Well...at the beginning of April I sent off an in-depth complaint letter to my insurance company, about their tactless way of handling their questioning of my therapeutic process. My letter, I feel, didn't hold back anything. This was not the first time I wrote them.
There approach/tone etc. has contributed (in part) to my current state of mind about therapy in general. That state of mind is: What is the point?
Saturday I received a letter and other documentation from my insurance stating they are initiating a review of services. The letter of complaint I sent to them didn't request any sort of appeal, I just asked them to realize how they hurt me and for them to apologize. So in some ways, their actions didn't really address my requests.
I called the person handling the review on Monday morning and she did seem sincerely apologetic for my entire experience from the start, and talked with me for about an hour on the phone to answer my questions and, in some ways, listen to me.
It was a gesture that was a "step in the right direction" on their part.
But...part of me feels it was "too little too late". I have a deep feeling of "what is the point"?
You know...the average life expectancy for a white male is about 77 years. I'm 33, approaching 34. And you know what gives me such peace? The fact that, in one way or another, my life is approaching an end. I'm approaching the halfway point. And all I can think is: Thank goodness, it is almost halfway over. Whenever someone dies, I feel some sadness if they died in painful/frightening way...but the actual "being dead" part, I feel no sadness. I just feel envious. As I watch myself age and approach that average life expectancy, I just think more and more: thank goodness it is almost over.
Before I sent the letter of complaint to my insurance company, I had talked to my therapist about some billing issues on the phone (we were then and still remain on a "therapeutic break"). I mentioned to her I was writing the letter to my insurance company and would likely send her a copy. But I never did. I figured, what would she care? I'm not really her client right now, because I'm on break.
But given that the insurance company started the review of services and she is now involved, I went ahead and sent her the copy today.
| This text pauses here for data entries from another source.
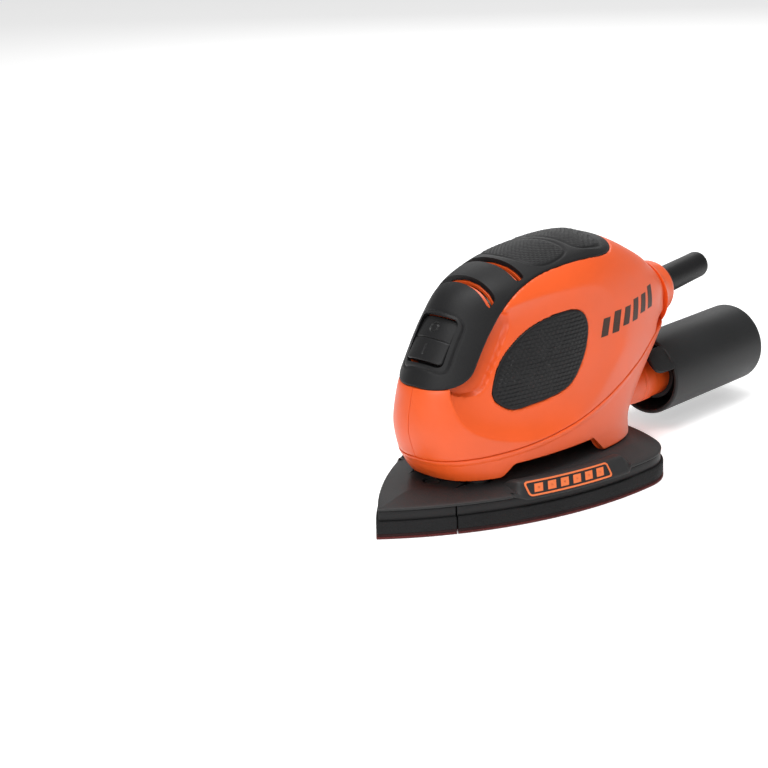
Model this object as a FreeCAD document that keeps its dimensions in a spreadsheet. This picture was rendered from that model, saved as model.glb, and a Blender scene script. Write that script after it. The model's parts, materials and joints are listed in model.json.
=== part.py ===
import FreeCAD, Part
import math
import os
import re
import Sketcher

# Detail mouse sander.
# Frame: +X towards the tail (cord and dust outlet), -X towards the pointed tip, +Z up.
# The origin is under the middle of the base, on the sanding face. Millimetres throughout.

Vector = FreeCAD.Vector
X_AXIS = Vector(1, 0, 0)
Y_AXIS = Vector(0, 1, 0)
Z_AXIS = Vector(0, 0, 1)

doc = FreeCAD.newDocument("DetailSander")
sheet = doc.addObject("Spreadsheet::Sheet", "dims")

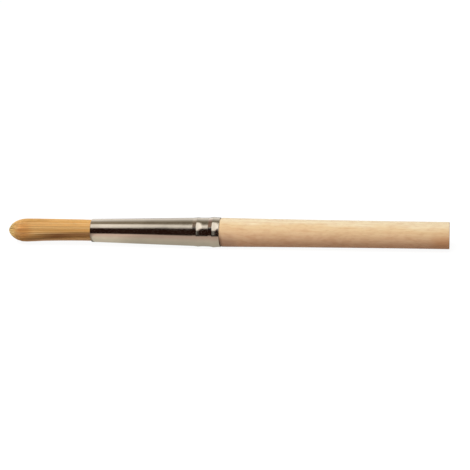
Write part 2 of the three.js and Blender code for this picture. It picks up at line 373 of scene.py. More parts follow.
def tuft_strands():
    """Centre lines of all strands. Ring k of n, counted from 0, stands at the share (k + 1/2) / n
    of the envelope's radius and holds 2 pi (k + 0.6) strands, which wander a little from their
    even places. Each strand keeps its share. It ends at its own place in the dome, e dome lengths
    from the tip, and the part 1 - (1 - e)^2 of the strands end before e, so most do close to the
    tip. Strands nearer the middle end earlier still, by 1/4 + 3/4 of their share.
    Returns points (strand, station, 3), radii (strand, station), the shares, and what colours each
    point: its strand's tone, the painted core shadow on the flanks, the amber with its painted shade
    below the shoulder, the painted bounce light underneath, and the paler tip."""
    rng = np.random.default_rng(STRAND_SEED)
    counts = np.round(2 * math.pi * (np.arange(STRAND_RINGS) + 0.6)).astype(int)
    ring = np.repeat(np.arange(STRAND_RINGS), counts)
    total = len(ring)
    in_ring = np.arange(total) - np.repeat(np.cumsum(counts) - counts, counts)
    start = rng.random(STRAND_RINGS)[ring]
    wander = rng.normal(0, WANDER_ROUND, total)
    angle = 2 * math.pi * (in_ring + start + wander) / counts[ring]
    share = (ring + 0.5 + rng.normal(0, WANDER_ACROSS, total)) / STRAND_RINGS
    share = np.clip(share, 0.01, 1 - 0.3 / STRAND_RINGS)
    ended = np.minimum(rng.random(total), 0.985)
    end = DOME_LENGTH * (1 - np.sqrt(1 - ended))
    end = FIRST_END + end * (0.25 + 0.75 * share)
    full = ROOT_X - TIP_X
    from_tip = end[:, None] + (full - end[:, None]) * STRAND_STATIONS
    out = share[:, None] * (envelope_radius(from_tip) - STRAND_DIAMETER / 2)
    freedom = np.clip((TUFT_LENGTH - from_tip) / TUFT_LENGTH, 0, 1)
    sway = rng.normal(0, SWAY, (total, 1)) * freedom
    swing = rng.normal(0, SWING, (total, 1)) * freedom
    stray = (rng.random((total, 1)) < STRAY_STRANDS) * rng.uniform(*STRAY_REACH, (total, 1))
    out = out + np.minimum(sway, SWAY) + stray * freedom**2 * share[:, None]
    around = angle[:, None] + swing
    height = AXIS_Z + out * np.sin(around) + np.interp(from_tip, SAG_AT, SAG)
    points = np.stack([TIP_X + from_tip, out * np.cos(around), height], axis=-1)
    taper = np.clip((from_tip - end[:, None]) / STRAND_TAPER, 0, 1)
    width = END_THICKNESS + (1 - END_THICKNESS) * np.sqrt(taper)
    radii = STRAND_DIAMETER / 2 * width * rng.uniform(*STRAND_THICKNESS, (total, 1))
    slant = LOCK_SLANT * share
    locks = sum(np.cos(n * angle + rng.uniform(0, 6.3) + slant) for n in LOCKS_ROUND)
    tone = 0.5 + LOCK_TONE * locks + rng.normal(0, STRAND_TONE, total)
    tone = np.clip(tone, 0, 1)
    colouring = dict(
        tone=np.repeat(tone[:, None], len(STRAND_STATIONS), axis=1),
        # Painted shade: the core shadow on both flanks.
        flank=flank_painted_core_shadow(from_tip, around),
        # Amber on top, and painted shade below the shoulder.
        amber=amber_with_painted_side_shade(from_tip, around),
        # Painted light: the bounce that pales the strands underneath.
        painted_bounce=painted_bounce_underneath(from_tip, around),
        tip=1 - ease(from_tip, 1, 4.6),
    )
    return points, radii, share, colouring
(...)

I mentioned in an attached note that it feels like "too little too late" and I see no point in trying anymore.
I just don't seem to care. I am alone and have always been alone. The world needs to feel safe for me to want to enter it. It doesn't feel safe. And no one can really make the world safe (or feel safe) except for me. But since I just don't care, I am making no efforts to enter the world, to find some safe place in it to enter. So at the very least I am at a standstill - but moreso I think I'm regressing/retreating.
if I don't care, l told my therapist in the note, I see no point in continuing therapy. I told her though, I think perhaps I should have a session before I make a final decision on terminating therapy. But I told her I have no timetable on that.
and when I think of returning at all, i get anxious. it feels like to leave my "tiny created safe world" I lose my power...because in therapy i am on "her turf" where she has all the power.
I feel myself wanting to want to care. some part of me feels like it is screaming, in fact, that I want to care...but the mouth is either covered by a hand or gagged.
I want to want to care. but i can't fake it. i can't envision myself ever getting to where i believe the world is safe or that i am not poision.